Hacker News new | past | comments | ask | show | jobs | submit login

I think the parent commenter would be pretty surprised how much code would really need a rewrite. Google and Amazon do not have hundreds of thousands of engineers messing around in the mud with sockets and connections and IP addresses and DNS. There's a service mesh and a standardised RPC framework. You say "get me the X service" and you make RPCs to it. Whether they're transported over HTTP, UDP, unix domain sockets, or local function calls is fully abstracted.



If you need to go that fast why not implement a layer 2 protocol?

The point of these abstractions is that they are insurance. We pay taxes on best case scenarios all the time in order to avoid or clamp worst case scenarios.
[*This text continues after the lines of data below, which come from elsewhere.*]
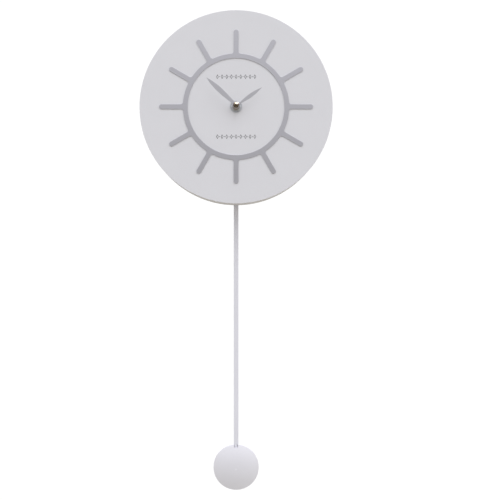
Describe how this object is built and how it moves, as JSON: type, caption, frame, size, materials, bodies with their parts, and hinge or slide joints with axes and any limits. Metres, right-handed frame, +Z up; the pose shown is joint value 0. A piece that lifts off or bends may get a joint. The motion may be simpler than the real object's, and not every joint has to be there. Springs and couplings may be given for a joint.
{
  "type": "pendulum wall clock",
  "caption": "Wall clock with a round face, a raised sun-shaped ring of rays, leaf hands, a deep band, a quartz movement and a swinging rod with a lens bob.",
  "frame": {"origin": "centre of the round entry of the keyhole, on the wall plane", "axes": "+Z up, +X to the right as seen from the front, +Y into the wall; the face looks along -Y"},
  "size_m": [0.24, 0.06, 0.6085],
  "materials": {
    "face_white": "satin white lacquer on fibreboard",
    "case_white": "satin white lacquer on fibreboard",
    "ray_grey": "satin grey anodised sheet with a cut edge",
    "hand_grey": "satin grey lacquer",
    "polished_cap": "polished dark bronze",
    "rod_silver": "satin pearl lacquer",
    "bob_silver": "satin pearl lacquer",
    "raw_board": "raw fibreboard",
    "zinc_steel": "bright zinc plate",
    "soft_rubber": "matte",
    "movement_plastic": "fine moulded texture",
    "knob_black": "moulded",
    "gear_plastic": "smooth acetal",
    "brass": "turned",
    "motor_iron": "stamped soft iron",
    "copper_wire": "enamelled copper wire",
    "board_green": "solder mask",
    "chip_black": "poured resin",
    "bright_can": "drawn can",
    "contact_nickel": "nickel plate",
    "battery_skin": "plain printed sleeve",
    "magnet_dark": "sintered",
    "magnet_bright": "nickel-plated sintered"
  },
  "bodies": {
    "case": {"dial_panel": "face_white", "sun_ring": "ray_grey", "case_ring": "case_white", "hanger_bar": "raw_board", "keyhole_plate": "zinc_steel", "keyhole_screws": "zinc_steel", "wall_spacers": "soft_rubber", "movement_case": "movement_plastic", "movement_back_cover": "movement_plastic", "back_cover_screws": "zinc_steel", "centre_bush": "brass", "bush_gasket": "soft_rubber", "bush_washer": "zinc_steel", "bush_nut": "zinc_steel", "train_plate": "gear_plastic", "train_plate_screws": "zinc_steel", "stator": "motor_iron", "stator_screws": "zinc_steel", "coil_core": "motor_iron", "stepper_bobbin": "gear_plastic", "stepper_coil": "copper_wire", "circuit_board": "board_green", "quartz_crystal": "bright_can", "chip_cover": "chip_black", "battery_contact_positive": "contact_nickel", "battery_contact_negative": "contact_nickel", "drive_bobbin": "gear_plastic", "drive_coil": "copper_wire", "pendulum_pivot_pin": "zinc_steel"},
    "minute_hand_set": {"minute_arbor": "brass", "minute_hand": "hand_grey", "hand_cap": "polished_cap"},
    "hour_hand_set": {"hour_wheel": "gear_plastic", "hour_hand": "hand_grey"},
    "minute_wheel": {"minute_wheel": "gear_plastic"},
    "setting_knob": {"setting_pinion": "gear_plastic", "setting_knob": "knob_black"},
    "centre_wheel": {"centre_wheel": "gear_plastic"},
    "third_wheel": {"third_wheel": "gear_plastic"},
    "fourth_wheel": {"fourth_wheel": "gear_plastic"},
    "fifth_wheel": {"fifth_wheel": "gear_plastic"},
    "rotor": {"rotor_pinion": "gear_plastic", "rotor_magnet": "magnet_dark"},
    "pendulum": {"pendulum_arm": "movement_plastic", "arm_magnet": "magnet_bright", "hook_pin": "zinc_steel", "pendulum_rod": "rod_silver", "bob": "bob_silver"},
    "battery": {"aa_battery": "battery_skin"}
  },
  "joints": [
    {"name": "minute_hand_turn", "type": "hinge", "parent": "case", "child": "minute_hand_set", "pos_m": [0, -0.056, -0.085], "axis": [0, 1, 0], "continuous": true},
    {"name": "hour_hand_turn", "type": "hinge", "parent": "case", "child": "hour_hand_set", "pos_m": [0, -0.053, -0.085], "axis": [0, 1, 0], "continuous": true},
    {"name": "minute_wheel_turn", "type": "hinge", "parent": "case", "child": "minute_wheel", "pos_m": [0.00849, -0.031, -0.07651], "axis": [0, 1, 0], "continuous": true},
    {"name": "setting_knob_turn", "type": "hinge", "parent": "case", "child": "setting_knob", "pos_m": [0.01976, -0.014, -0.07241], "axis": [0, 1, 0], "continuous": true},
    {"name": "fourth_wheel_turn", "type": "hinge", "parent": "case", "child": "fourth_wheel", "pos_m": [-0.00315, -0.022, -0.07175], "axis": [0, 1, 0], "continuous": true},
    {"name": "third_wheel_turn", "type": "hinge", "parent": "case", "child": "third_wheel", "pos_m": [0.00495, -0.024, -0.07643], "axis": [0, 1, 0], "continuous": true},
    {"name": "centre_wheel_turn", "type": "hinge", "parent": "case", "child": "centre_wheel", "pos_m": [0, -0.026, -0.085], "axis": [0, 1, 0], "continuous": true},
    {"name": "fifth_wheel_turn", "type": "hinge", "parent": "case", "child": "fifth_wheel", "pos_m": [-0.00991, -0.02, -0.07421], "axis": [0, 1, 0], "continuous": true},
    {"name": "rotor_turn", "type": "hinge", "parent": "case", "child": "rotor", "pos_m": [-0.01231, -0.024, -0.08079], "axis": [0, 1, 0], "continuous": true},
    {"name": "pendulum_swing", "type": "hinge", "parent": "case", "child": "pendulum", "pos_m": [0, -0.011, -0.135], "axis": [0, 1, 0], "range_deg": [-5, 5]},
    {"name": "battery_slide", "type": "slide", "parent": "case", "child": "battery", "axis": [0, 1, 0], "range_m": [0, 0.025]}
  ],
  "couplings": [
    {"joint": "hour_hand_turn", "follows": "minute_hand_turn", "ratio": 0.083333},
    {"joint": "minute_wheel_turn", "follows": "minute_hand_turn", "ratio": -0.33333},
    {"joint": "setting_knob_turn", "follows": "minute_hand_turn", "ratio": 1},
    {"joint": "third_wheel_turn", "follows": "fourth_wheel_turn", "ratio": -0.13333},
    {"joint": "centre_wheel_turn", "follows": "fourth_wheel_turn", "ratio": 0.016667},
    {"joint": "fifth_wheel_turn", "follows": "fourth_wheel_turn", "ratio": -5},
    {"joint": "rotor_turn", "follows": "fourth_wheel_turn", "ratio": 30}
  ]
}
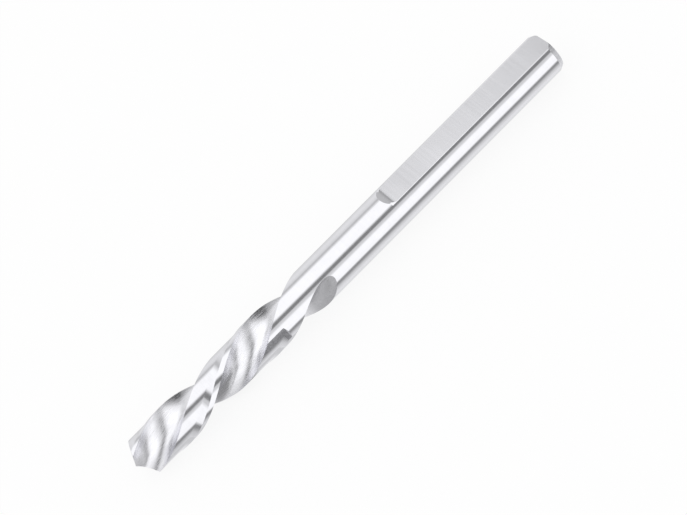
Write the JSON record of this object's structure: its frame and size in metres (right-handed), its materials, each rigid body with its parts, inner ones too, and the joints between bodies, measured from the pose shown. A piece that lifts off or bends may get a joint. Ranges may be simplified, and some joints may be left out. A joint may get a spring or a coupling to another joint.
{
  "type": "pilot drill",
  "caption": "Straight-shank twist drill for the centre of a hole saw, with left-hand flutes, narrow margins and a flat along its shank.",
  "frame": {"origin": "centre of the end face of the shank, on the drill's axis", "axes": "+X along the axis towards the point, +Z out of the flat on the shank"},
  "size_m": [0.0789, 0.0064, 0.0064],
  "materials": {
    "high_speed_steel": "polished shank and lands, satin flutes, cross-ground flat"
  },
  "bodies": {
    "root": {"centre_drill": "high_speed_steel"}
  },
  "joints": []
}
When industries start chasing that last 5% by gambling on removing resiliency, that usually ends poorly for the rest of us. See also train lines in the US.


> If you need to go that fast why not implement a layer 2 protocol?

How? Datacenters aren't a single link, you need to route packets.

> The point of these abstractions is that they are insurance. We pay taxes on best case scenarios all the time in order to avoid or clamp worst case scenarios. When industries start chasing that last 5% by gambling on removing resiliency, that usually ends poorly for the rest of us.

I'm not sure what this means. There are other transport level protocols already, UDP is in fairly regular use. Is your argument that TCP offers us some insurance that Homa will not?


> If you need to go that fast why not implement a layer 2 protocol?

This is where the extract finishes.